I rated Lowe well enough to be an AB. Remember we were picking the likes of George Bridge above such players so theres no disputing a lot of bad decisions have been made by those last two coaches. Does a team like the ABs need a finicky winger who you have to adapt and change a lot of your style with to get benefit from? No, not really. But he still would have been a basic improvement on players like even Savea at the tail of his career, Bridge, and could even have converted into the answer of replacing Beauden at the back. Instead we persisted with NMS, Naholo, Havili, Reece, all players we would have cared even less about losing and all because Rieko had Lowe's number 11 jersey nailed down.


He was of course only 23 when he decided to leave, it was back in the beggining of the period they had started retaining players (from 2018 onwards I think, they came out saying theyre going to be more aggressive at some point). So he might, all of them, only just missed out.


The main point that Ed made is that situations like Lowe's, Aki's, JGP's, aren't going to happen in future. That's a bit of a "NZ" only problem, because those players need to reach such a high standard to be chosen by the All Blacks, were as a country like Ireland wants them a lot earlier like that. This is basically the 'ready in 3 years' concept Ireland relied on, versus the '5 years and they've left' concept' were that player is now ready to be chosen by the All Blacks (given a contract to play Super, ala SBW, and hopefully Manu).


The 'mercenary' thing that will take longer to expire, and which I was referring to, is the grandparents rule. The new kids coming through now aren't going to have as many gp born overseas, so the amount of players that can leave with a prospect of International rugby offer are going to drop dramatically at some point. All these kiwi fellas playing for a PI, is going to stop sadly.

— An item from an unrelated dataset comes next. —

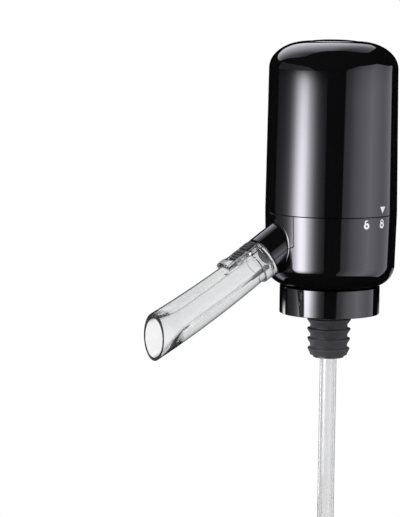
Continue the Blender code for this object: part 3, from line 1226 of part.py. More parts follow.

The new era problem that will replace those old concerns is now French and Japanese clubs (doing the same as NRL teams have done for decades by) picking kids out of school. The problem here is not so much a national identity one, than it is a farm system where 9 in 10 players are left with nothing. A stunted education and no support in a foreign country (well they'll get kicked out of those countries were they don't in Australia).


It's the same sort of situation were NZ would be the big guy, but there weren't many downsides with it. The only one I can think was brought up but a poster on this site, I can't recall who it was, but he seemed to know a lot of kids coming from the Islands weren't really given the capability to fly back home during school xms holidays etc. That is probably something that should be fixed by the union. Otherwise getting someone like Fakatava over here for his last year of school definitely results in NZ being able to pick the cherries off the top but it also allows that player to develop and be able to represent Tonga and under age and possibly even later in his career. Where as a kid being taken from NZ is arguably going to be worse off in every respect other than perhaps money. Not going to develop as a person, not going to develop as a player as much, so I have a lotof sympathy for NZs case that I don't include them in that group but I certainly see where you're coming from and it encourages other countries to think they can do the same while not realising they're making a much worse experience/situation.